Damit Nutzer überhaupt in den Genuss der Vorzüge von Paydirekt kommen können, muss sich das System im Handel verbreiten. Und genau da liegt das Problem. Denn die Banken gehen derzeit separat auf die Suche nach Partnern, die das neue Zahlverfahren in ihrem Internetshop anbieten sollen. Freigeschaltet wird ein Shop erst, wenn er mit allen bei Paydirekt teilnehmenden Banken Verträge geschlossen hat. Anbieter von Zahlungsdiensten wie Computop, mit denen Paydirekt zusammenarbeitet, können jedoch mehrere Händler auf einmal anschließen, was den Prozess beschleunigt.
Das Geschäft mit dem Onlinezahlen ist umkämpft, denn neben PayPal und bald Paydirekt gibt es noch die Konkurrenten Klarna oder SOFORT Überweisung. Der Eintritt eines neuen Anbieters dürfte daher mit sinkenden Gebühren einhergehen, zumal Paydirekt nicht in erster Linie auf Profit ausgerichtet ist, sondern vor allem den Zahlungsverkehr im Internet zu den Banken zurückholen soll.

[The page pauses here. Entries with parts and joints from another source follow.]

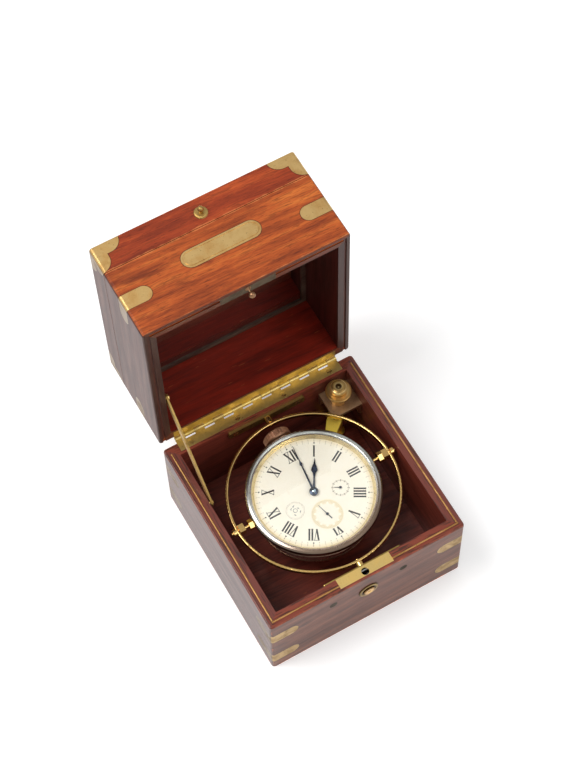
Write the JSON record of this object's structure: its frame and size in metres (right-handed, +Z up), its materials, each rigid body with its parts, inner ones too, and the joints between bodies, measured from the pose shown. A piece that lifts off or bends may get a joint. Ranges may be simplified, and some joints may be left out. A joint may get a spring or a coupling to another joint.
{
  "type": "deck watch box",
  "caption": "Brass-bound wooden three-tier box with a hinged lid stood open, a push-button lock, and a crown-wound watch hung in a gimbal ring with a swinging lock arm.",
  "frame": {"origin": "centre of the base's underside", "axes": "+X to the right seen from the front, +Y to the hinge side, +Z up"},
  "size_m": [0.115, 0.1763, 0.1781],
  "materials": {
    "mahogany": "polished figured mahogany",
    "mahogany_lid": "polished figured mahogany of the lid",
    "brass": "aged lacquered brass",
    "bright_brass": "bright lacquered brass",
    "silver": "silvered, satin",
    "dial_cream": "matt cream enamel",
    "crystal": "clear domed glass",
    "lid_glass": "clear flat glass",
    "blued_steel": "blued steel",
    "steel": "polished steel"
  },
  "bodies": {
    "base": {"base_front_wall": "mahogany", "base_back_wall": "mahogany", "base_side_walls": "mahogany", "base_bottom": "mahogany", "rim_beads": "brass", "base_corner_straps": "brass", "lock_plate": "bright_brass", "lock_case": "brass", "lock_end_plugs": "brass", "button_escutcheon": "brass", "base_screws": "brass", "pivot_plates": "brass", "ring_pivots": "steel", "corner_plate": "brass", "lock_post": "brass", "main_hinge_base_leaf": "bright_brass", "main_hinge_pin": "steel"},
    "button": {"push_button": "brass", "latch": "steel"},
    "arm": {"lock_arm": "bright_brass"},
    "knob": {"lock_knob": "brass"},
    "lid": {"middle_end_walls": "mahogany_lid", "middle_side_walls": "mahogany_lid", "middle_corner_straps": "brass", "oval_plate": "brass", "catch_pin": "brass", "catch_plate": "brass", "glass_beads": "mahogany_lid", "glass_pane": "lid_glass", "main_hinge_lid_leaf": "bright_brass", "lid_screws": "brass", "top_hinge_lower_leaf": "brass", "top_hinge_pin": "steel", "top_catch_strike": "brass"},
    "stay": {"lid_stay": "brass"},
    "top_lid": {"top_end_walls": "mahogany_lid", "top_side_walls": "mahogany_lid", "top_panel": "mahogany_lid", "top_corner_brasses": "brass", "top_button_collar": "brass", "top_hinge_upper_leaf": "brass", "top_screws": "brass"},
    "top_latch": {"top_button": "brass"},
    "ring": {"gimbal_ring": "bright_brass", "trunnion_bushes": "bright_brass"},
    "watch": {"watch_trunnions": "bright_brass", "watch_bezel": "silver", "watch_crystal": "crystal", "watch_band": "silver", "watch_back": "silver", "watch_dial": "dial_cream", "movement_plates": "brass", "going_train": "brass", "balance": "brass"},
    "stem": {"winding_stem": "steel"},
    "crown": {"crown": "brass"},
    "hour": {"hour_hand": "blued_steel"},
    "minute": {"minute_hand": "blued_steel"},
    "seconds": {"seconds_hand": "blued_steel"},
    "indicator": {"indicator_hand": "blued_steel"}
  },
  "joints": [
    {"name": "lid_hinge", "type": "hinge", "parent": "base", "child": "lid", "pos_m": [0, 0.0602, 0.05495], "axis": [-1, 0, 0], "range_deg": [-90, 0]},
    {"name": "stay_pivot", "type": "hinge", "parent": "lid", "child": "stay", "pos_m": [-0.0494, 0.0622, 0.1], "axis": [1, 0, 0], "range_deg": [-135, 0]},
    {"name": "top_lid_hinge", "type": "hinge", "parent": "lid", "child": "top_lid", "pos_m": [0, 0.10075, 0.05535], "axis": [-1, 0, 0], "range_deg": [0, 95]},
    {"name": "top_button_press", "type": "slide", "parent": "top_lid", "child": "top_latch", "axis": [0, 0, -1], "range_m": [0, 0.0007], "stiffness_N_per_m": 400},
    {"name": "lock_button_press", "type": "slide", "parent": "base", "child": "button", "axis": [0, 1, 0], "range_m": [0, 0.0011], "stiffness_N_per_m": 400},
    {"name": "lock_arm_swing", "type": "hinge", "parent": "base", "child": "arm", "pos_m": [0.0408, 0.0429, 0.0368], "axis": [0, 0, 1], "range_deg": [0, 50]},
    {"name": "lock_knob_turn", "type": "hinge", "parent": "base", "child": "knob", "pos_m": [0.0408, 0.0429, 0.05], "axis": [0, 0, 1], "continuous": true},
    {"name": "ring_tilt", "type": "hinge", "parent": "base", "child": "ring", "pos_m": [0.0007, -0.0004, 0.0495], "axis": [0, 1, 0], "range_deg": [-15, 15]},
    {"name": "watch_tilt", "type": "hinge", "parent": "ring", "child": "watch", "pos_m": [0.0007, -0.0004, 0.0495], "axis": [1, 0, 0], "range_deg": [-15, 15]},
    {"name": "crown_pull", "type": "slide", "parent": "watch", "child": "stem", "axis": [0, 1, 0], "range_m": [0, 0.0008]},
    {"name": "crown_turn", "type": "hinge", "parent": "stem", "child": "crown", "pos_m": [0.0007, 0.0391, 0.044], "axis": [0, 1, 0], "continuous": true},
    {"name": "minute_turn", "type": "hinge", "parent": "watch", "child": "minute", "pos_m": [0.0007, -0.0004, 0.0496], "axis": [0, 0, -1], "continuous": true},
    {"name": "hour_turn", "type": "hinge", "parent": "watch", "child": "hour", "pos_m": [0.0007, -0.0004, 0.0488], "axis": [0, 0, -1], "continuous": true},
    {"name": "seconds_turn", "type": "hinge", "parent": "watch", "child": "seconds", "pos_m": [0.0007, -0.0146, 0.0487], "axis": [0, 0, -1], "continuous": true},
    {"name": "indicator_turn", "type": "hinge", "parent": "watch", "child": "indicator", "pos_m": [0.01414, -0.00498, 0.0487], "axis": [0, 0, -1], "range_deg": [-60, 180]}
  ],
  "couplings": [
    {"joint": "stay_pivot", "follows": "lid_hinge", "ratio": 1.4756},
    {"joint": "hour_turn", "follows": "minute_turn", "ratio": 0.083333}
  ]
}
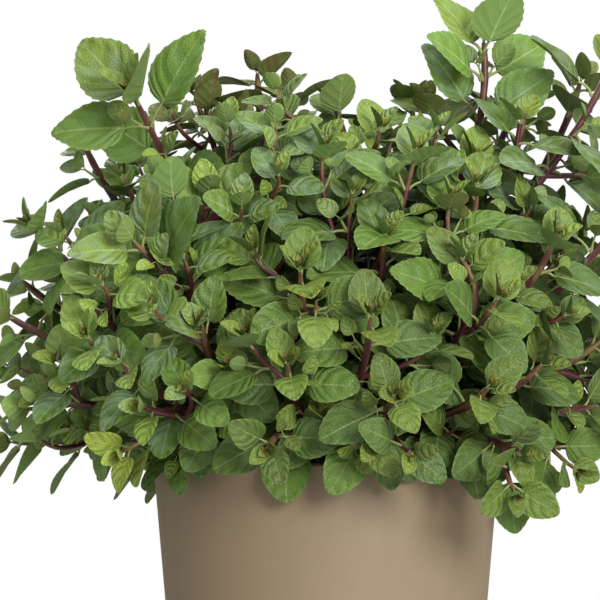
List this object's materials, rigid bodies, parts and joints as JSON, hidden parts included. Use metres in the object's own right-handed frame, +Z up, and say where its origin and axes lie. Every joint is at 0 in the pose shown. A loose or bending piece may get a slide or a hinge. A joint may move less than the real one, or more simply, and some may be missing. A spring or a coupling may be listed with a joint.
{
  "type": "potted grapefruit mint",
  "caption": "Bushy potted mint: square purple stems with opposite pairs of toothed oval leaves, rooted in soil in a plain tapered round pot.",
  "frame": {"origin": "centre of the pot's flat foot, where it rests", "axes": "+Z up along the pot's axis, -Y towards the side that the picture shows, +X to its right"},
  "size_m": [0.3708, 0.309, 0.4296],
  "materials": {
    "pot": "matte taupe",
    "soil": "matte, crumbly",
    "mint": "soft leaf green",
    "stem": "purple stem"
  },
  "bodies": {
    "root": {"pot": "pot", "soil": "soil", "leafy_stem_01": "mint", "leafy_stem_02": "mint", "leafy_stem_03": "mint", "leafy_stem_04": "mint", "leafy_stem_05": "mint", "leafy_stem_06": "mint", "leafy_stem_07": "mint", "leafy_stem_08": "mint", "leafy_stem_09": "mint", "leafy_stem_10": "mint", "leafy_stem_11": "mint", "leafy_stem_12": "mint", "leafy_stem_13": "mint", "leafy_stem_14": "mint", "leafy_stem_15": "mint", "leafy_stem_16": "mint", "leafy_stem_17": "mint", "leafy_stem_18": "mint", "leafy_stem_19": "mint", "leafy_stem_20": "mint", "leafy_stem_21": "mint", "leafy_stem_22": "mint", "leafy_stem_23": "mint", "leafy_stem_24": "mint", "leafy_stem_25": "mint", "leafy_stem_26": "mint", "leafy_stem_27": "mint", "leafy_stem_28": "mint", "leafy_stem_29": "mint", "leafy_stem_30": "mint", "leafy_stem_31": "mint", "leafy_stem_32": "mint", "leafy_stem_33": "mint", "leafy_stem_34": "mint", "leafy_stem_35": "mint", "leafy_stem_36": "mint", "leafy_stem_37": "mint", "leafy_stem_38": "mint", "leafy_stem_39": "mint", "leafy_stem_40": "mint", "leafy_stem_41": "mint", "leafy_stem_42": "mint", "leafy_stem_43": "mint", "leafy_stem_44": "mint", "leafy_stem_45": "mint", "leafy_stem_46": "mint", "leafy_stem_47": "mint", "leafy_stem_48": "mint", "leafy_stem_49": "mint", "leafy_stem_50": "mint", "leafy_stem_51": "mint", "leafy_stem_52": "mint"}
  },
  "joints": []
}
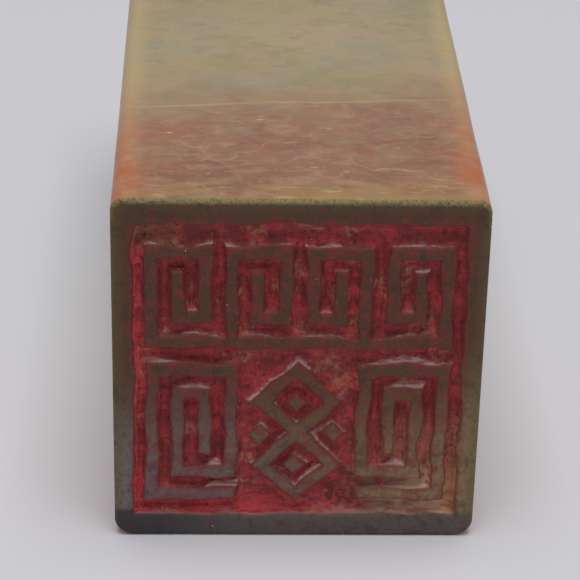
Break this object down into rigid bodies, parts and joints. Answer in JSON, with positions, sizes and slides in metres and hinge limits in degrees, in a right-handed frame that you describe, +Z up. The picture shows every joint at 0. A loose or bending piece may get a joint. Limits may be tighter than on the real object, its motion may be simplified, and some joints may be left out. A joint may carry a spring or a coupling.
{
  "type": "seal stamp",
  "caption": "Square stone seal stamp lying on its side, with a carved relief printing face inside a raised rim and dried red seal paste left in the recesses.",
  "frame": {"origin": "middle of the side that the stone rests on", "axes": "+Z up out of the resting side, +Y along the stone from the printing face to the plain end, +X to the right as the printing face is looked at"},
  "size_m": [0.025, 0.06, 0.026],
  "materials": {
    "soapstone": "hand polished, waxy",
    "seal_paste": "dried, matt and crumbly"
  },
  "bodies": {
    "root": {"stone_block": "soapstone", "paste_film": "seal_paste", "paste_bead": "seal_paste"}
  },
  "joints": []
}
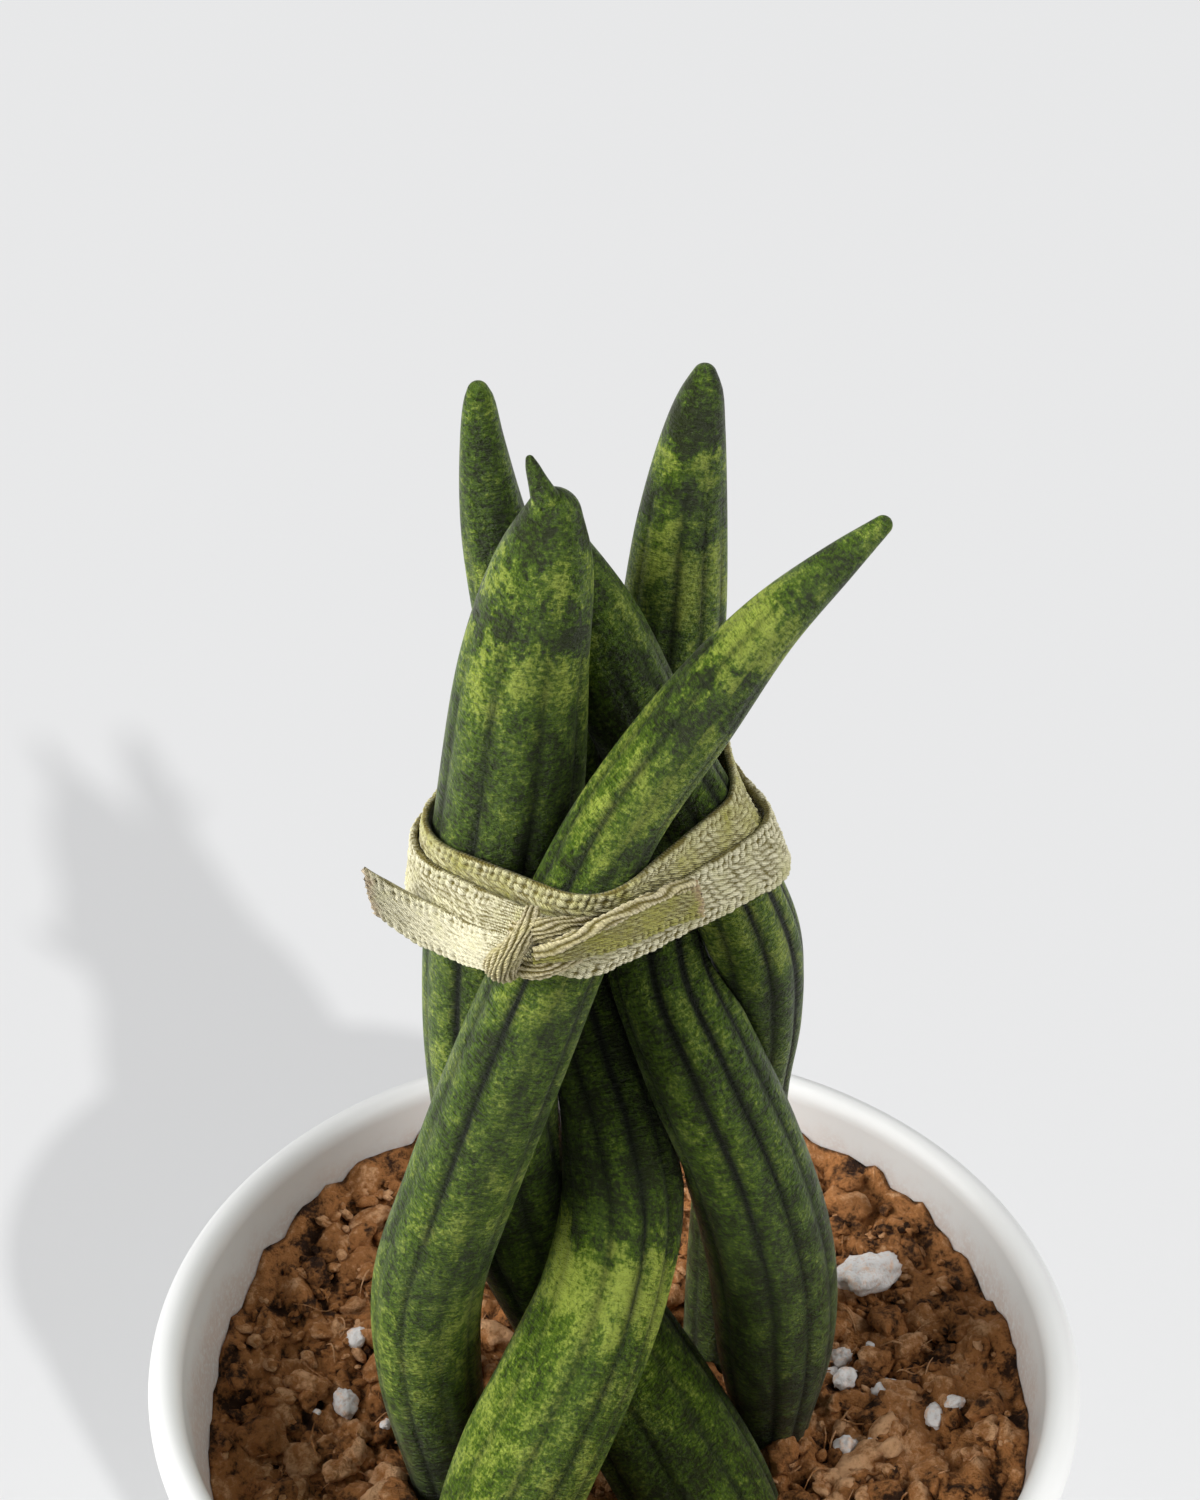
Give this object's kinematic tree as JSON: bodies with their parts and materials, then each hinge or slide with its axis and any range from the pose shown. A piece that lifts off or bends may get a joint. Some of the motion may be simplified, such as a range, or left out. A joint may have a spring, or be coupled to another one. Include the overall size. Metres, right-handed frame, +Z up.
{
  "type": "potted braided snake plant",
  "caption": "Small potted succulent: round grooved leaves woven into an upright braid, tied with a knotted woven ribbon, standing in a glazed round pot filled with soil.",
  "frame": {"origin": "centre of the pot's foot, on the surface it stands on", "axes": "+Z up along the pot's axis, -Y towards the side with the ribbon's knot, +X to the right seen from there"},
  "size_m": [0.12, 0.12, 0.2283],
  "materials": {
    "glazed_pot": "smooth white glaze",
    "potting_soil": "loose reddish-brown coir and bark crumbs with white grains",
    "leaf": "satin, dark green with mottled paler crossbands",
    "ribbon": "woven cream tape with a soft sheen"
  },
  "bodies": {
    "root": {"pot": "glazed_pot", "soil": "potting_soil", "leaf_slanting": "leaf", "leaf_stout": "leaf", "leaf_left_rear": "leaf", "leaf_right_rear": "leaf", "leaf_middle": "leaf", "ribbon": "ribbon"}
  },
  "joints": []
}
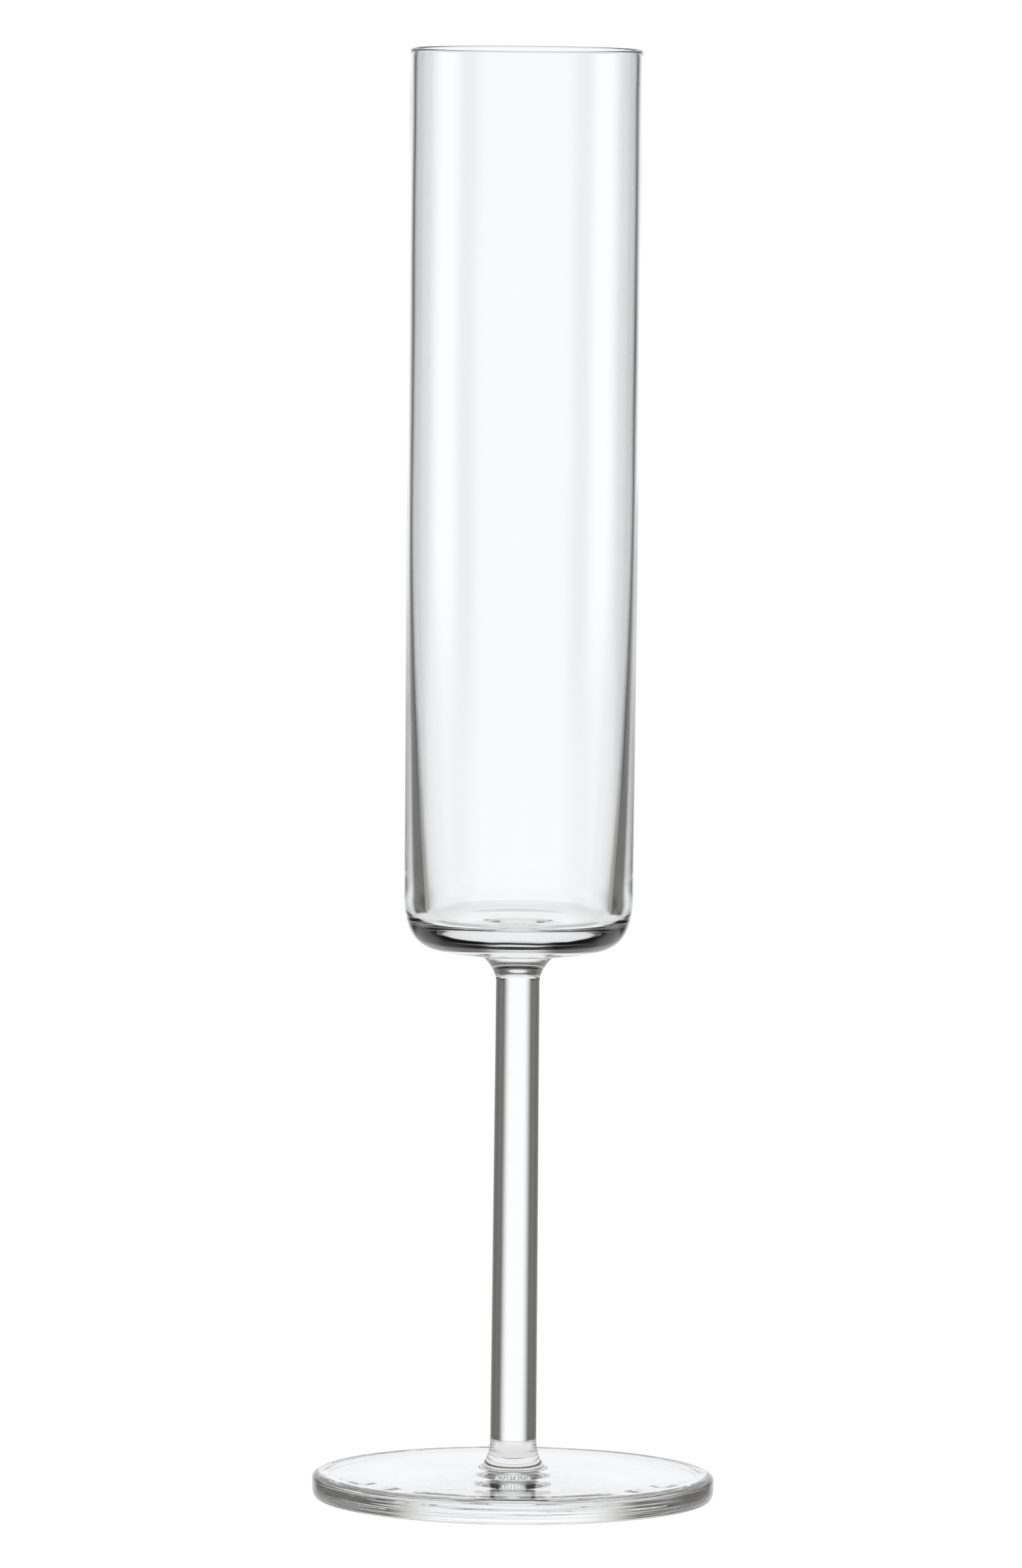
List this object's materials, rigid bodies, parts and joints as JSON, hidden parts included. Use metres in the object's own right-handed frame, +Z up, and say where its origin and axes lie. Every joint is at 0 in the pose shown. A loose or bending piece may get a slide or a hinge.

Wie bei jedem Zahlungssystem werden auch bei Paydirekt Gebühren fällig. Dabei nimmt die Hausbank des Nutzers für jede Zahlung eine zuvor individuell ausgehandelte Gebühr von der Bank des Onlinehändlers, bei dem eingekauft wurde. Die Kosten werden dem Händler belastet. Ob der sie über den Produktpreis an seine Kunden weiter gibt, entscheidet sein Geschäftsmodell – und seine Marktmacht.